## Data excerpt
** start **
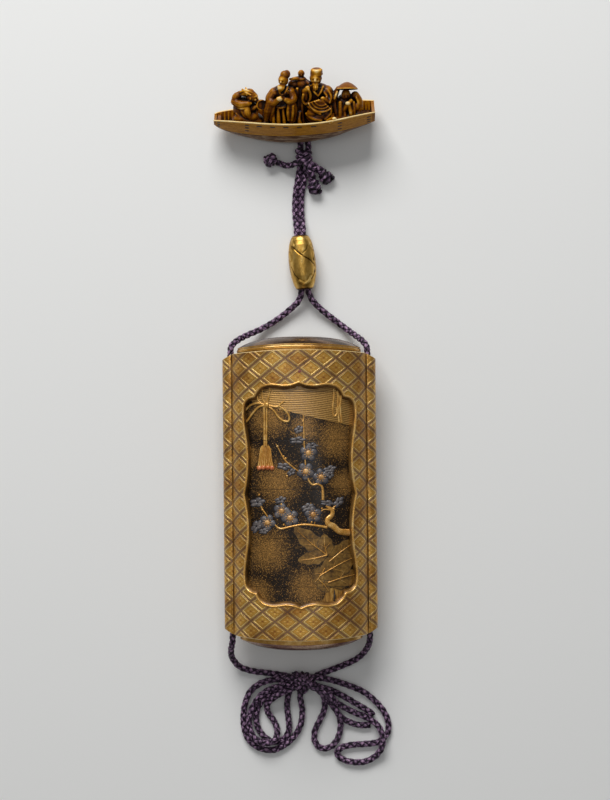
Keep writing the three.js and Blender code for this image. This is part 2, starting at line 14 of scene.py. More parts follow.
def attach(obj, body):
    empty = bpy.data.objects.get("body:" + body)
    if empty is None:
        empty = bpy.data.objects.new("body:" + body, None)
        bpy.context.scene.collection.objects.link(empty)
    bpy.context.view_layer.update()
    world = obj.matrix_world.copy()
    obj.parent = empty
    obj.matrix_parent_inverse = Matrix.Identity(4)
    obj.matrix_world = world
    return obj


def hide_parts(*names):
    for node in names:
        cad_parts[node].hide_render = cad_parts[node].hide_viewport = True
** end **
## The request
Write out the listing once more, matching it exactly.

## Solution
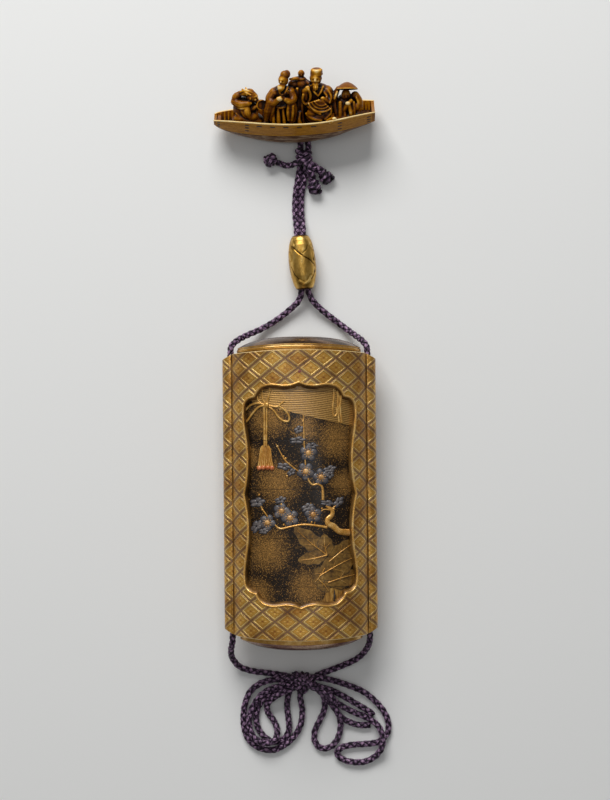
Keep writing the three.js and Blender code for this image. This is part 2, starting at line 14 of scene.py. More parts follow.
def attach(obj, body):
    empty = bpy.data.objects.get("body:" + body)
    if empty is None:
        empty = bpy.data.objects.new("body:" + body, None)
        bpy.context.scene.collection.objects.link(empty)
    bpy.context.view_layer.update()
    world = obj.matrix_world.copy()
    obj.parent = empty
    obj.matrix_parent_inverse = Matrix.Identity(4)
    obj.matrix_world = world
    return obj


def hide_parts(*names):
    for node in names:
        cad_parts[node].hide_render = cad_parts[node].hide_viewport = True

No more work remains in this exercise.